Restate the whole listing exactly.

◆ COLLECTED MATERIAL

↓↓↓

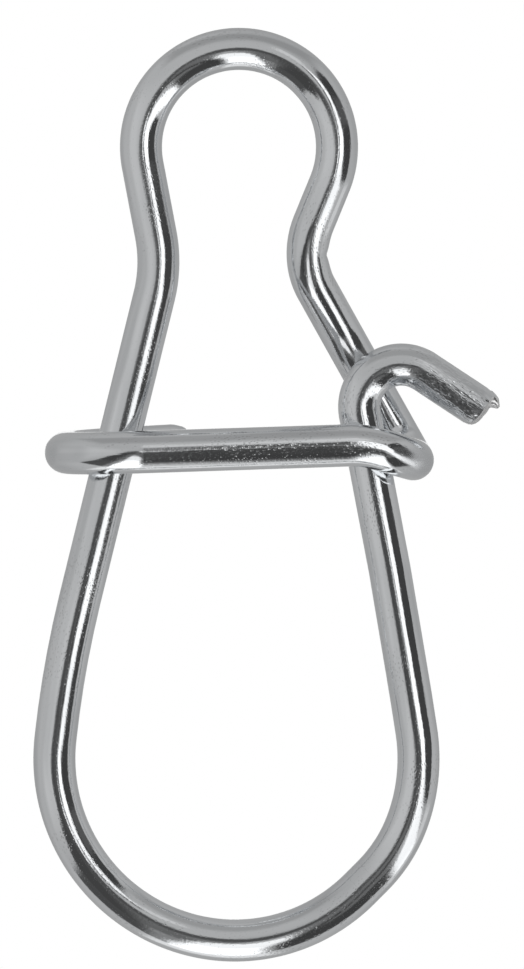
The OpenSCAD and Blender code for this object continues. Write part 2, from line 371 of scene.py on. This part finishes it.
shear = {
    "rings": 20,
    "cutWithin": 1e-6,        # faces this near the end's plane are the cut
    "reach": 0.0003,          # how far back from the end the shape is pulled
    "rough": 0.00002,         # height of the torn grain
    "grains": ((0.00022, 1), (0.00009, 0.6), (0.00004, 0.35)),   # size of a grain, and its share
    "grainMiddle": 1.2,       # how much stronger the grain is in the middle than at the rim
    "edge": 0.00005,          # how much the rim is rolled over
    "rimFrom": 0.86,          # where the rim begins, in wire radii
    "rimSpread": 0.035,       # and how far it spreads, in wire radii
    # Shape of the hook's end from its lower side (-1) to its upper side (1), in metres past tipEnd
    "tipRise": ((-1.0, -0.00007), (-0.94, 0.00005), (-0.74, 0.00018), (-0.3, 0.00025),
                (0.28, 0.00027), (0.42, 0.0004), (0.56, 0.00054), (0.7, 0.00054),
                (0.86, 0.00044), (0.95, 0.00028), (1.0, 0.0001)),
    "tipFace": 0.00025,       # up to this rise the whole width stands out, past it the tongue only
    "tipHollow": 0.00006,     # how far the end's middle is sunk
    "tipLean": 0.00013,       # how far the end's front edge stays behind its back edge
    "tongueHalf": 0.7,        # half the width of the torn tongue, in wire radii
    "tongueSide": 0.15,       # and how far its middle is to the back
    "tongueFade": (0.12, 0.06),         # its edge inside and outside that width
    "tongueCurl": 0.00007,
    "curlFrom": 0.00026,      # rise at which the curl begins
    "curlWhole": 0.0005,      # and is whole
    "tailSlant": 0.0001,
    "tailReach": 0.0007,      # length over which the tail's upper side is worn down to its end
    "tailDrop": 0.00014,
    "tailFall": 1.5,          # how much the wear keeps to the upper side
}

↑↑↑

◆ TASK OUTPUT
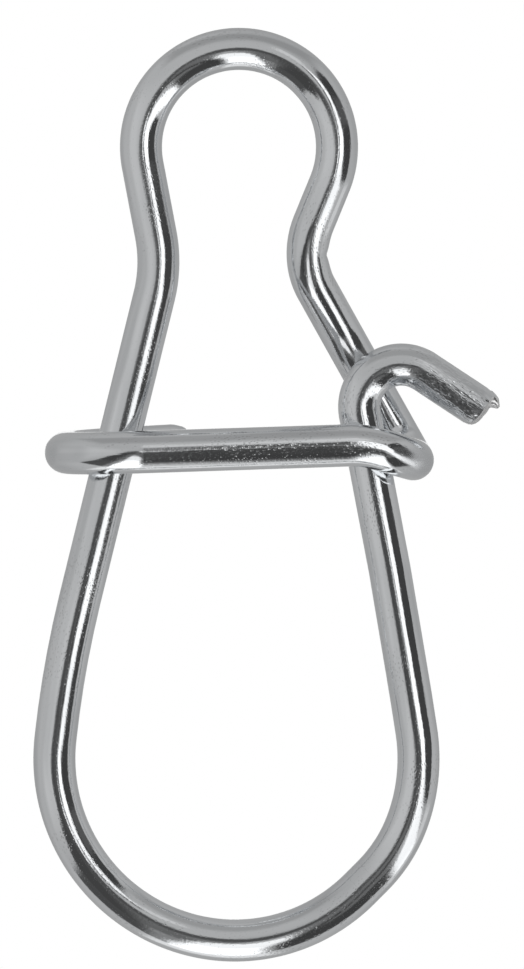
The OpenSCAD and Blender code for this object continues. Write part 2, from line 371 of scene.py on. This part finishes it.
shear = {
    "rings": 20,
    "cutWithin": 1e-6,        # faces this near the end's plane are the cut
    "reach": 0.0003,          # how far back from the end the shape is pulled
    "rough": 0.00002,         # height of the torn grain
    "grains": ((0.00022, 1), (0.00009, 0.6), (0.00004, 0.35)),   # size of a grain, and its share
    "grainMiddle": 1.2,       # how much stronger the grain is in the middle than at the rim
    "edge": 0.00005,          # how much the rim is rolled over
    "rimFrom": 0.86,          # where the rim begins, in wire radii
    "rimSpread": 0.035,       # and how far it spreads, in wire radii
    # Shape of the hook's end from its lower side (-1) to its upper side (1), in metres past tipEnd
    "tipRise": ((-1.0, -0.00007), (-0.94, 0.00005), (-0.74, 0.00018), (-0.3, 0.00025),
                (0.28, 0.00027), (0.42, 0.0004), (0.56, 0.00054), (0.7, 0.00054),
                (0.86, 0.00044), (0.95, 0.00028), (1.0, 0.0001)),
    "tipFace": 0.00025,       # up to this rise the whole width stands out, past it the tongue only
    "tipHollow": 0.00006,     # how far the end's middle is sunk
    "tipLean": 0.00013,       # how far the end's front edge stays behind its back edge
    "tongueHalf": 0.7,        # half the width of the torn tongue, in wire radii
    "tongueSide": 0.15,       # and how far its middle is to the back
    "tongueFade": (0.12, 0.06),         # its edge inside and outside that width
    "tongueCurl": 0.00007,
    "curlFrom": 0.00026,      # rise at which the curl begins
    "curlWhole": 0.0005,      # and is whole
    "tailSlant": 0.0001,
    "tailReach": 0.0007,      # length over which the tail's upper side is worn down to its end
    "tailDrop": 0.00014,
    "tailFall": 1.5,          # how much the wear keeps to the upper side
}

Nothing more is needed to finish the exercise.